Creation of ‘manufacturing’ clusters around the country, enhancing infrastructure (critical sectors like power, aviation, roads, ports, etc.), reducing red-tapism, streamlining bureaucracy, strengthening commercial-legal framework, providing adequate protective environment for IP safeguards for foreign firms, altering our archaic labour laws, ensuring that innovation and manufacturing centres go hand-in-hand, and encouraging exports-based manufacturing across industries through added incentives are some strategic areas where the Indian government can work with purpose.
At a time when companies in India have started working on modern IT concepts like collaborative product development and demand-driven supply chain solutions, it is shocking that Indian policymakers have almost altogether forgotten next generation hi-tech industries that can fetch India glory. There is much to achieve on that front too! (Read this issue’s cover story titled, ‘India’s unfinished business...”)
Moving up the value chain, and beyond sub-contractual and tier III manufacturer-supplier-exporter mode is the need of the hour. We need to bother about what we make, rather than just...make. To not care what the colour of the cat is as long it catches mice is an attitude for pre-liberalisation days.
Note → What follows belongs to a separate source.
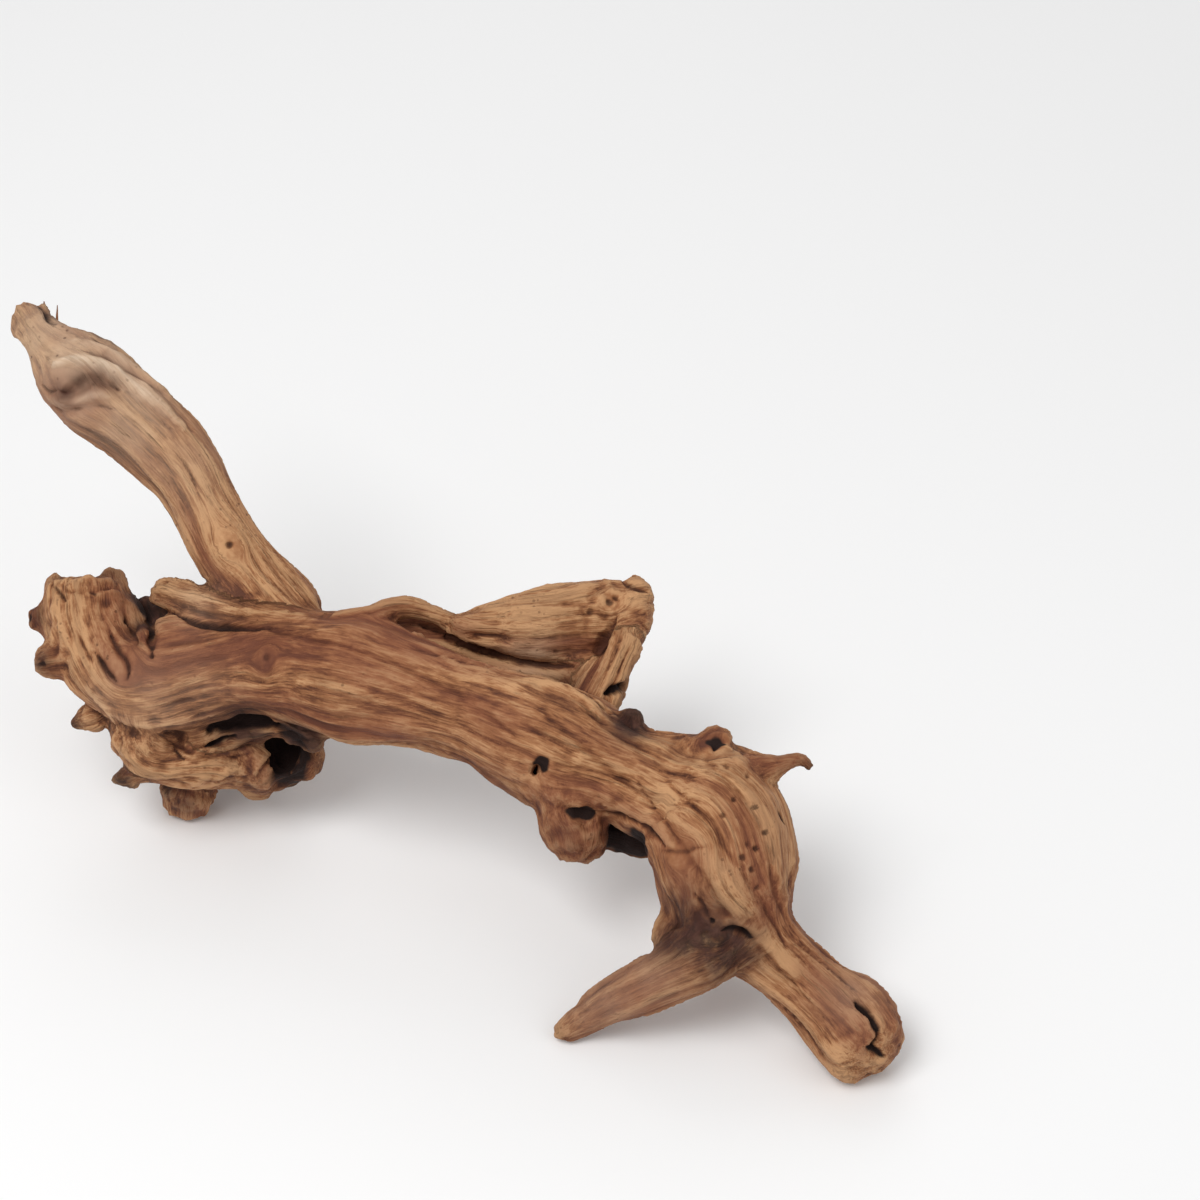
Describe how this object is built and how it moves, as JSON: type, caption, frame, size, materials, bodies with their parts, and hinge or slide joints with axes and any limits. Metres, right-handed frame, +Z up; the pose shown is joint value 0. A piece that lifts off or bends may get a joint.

The strategy for the government is to create export-manufacturing opportunities. An export-led growth strategy will work for India as it did for other Asian economies. There is always enough room for exports-driven growth (what else has a 30% growth in German exports between 2009 and 2013, despite all the woebegone stories about the PIIGS proven?), and the world will accept a higher-quality cousin of export-driven China.
The Make in India campaign is more of an antidote than an original thought. Good news is, India is not without options. With the right strategy in place – and not expecting a hope-led show – we will have the right to claim prosperity in the manufacturing sector, as we did in services (remember the Y2K trigger?).
May 2015 prove a year of elegant objectives, and one popular for massive (but real) infrastructural projects. We’ve made it to Mars already. Let’s try moonshot this year. Happy New Year!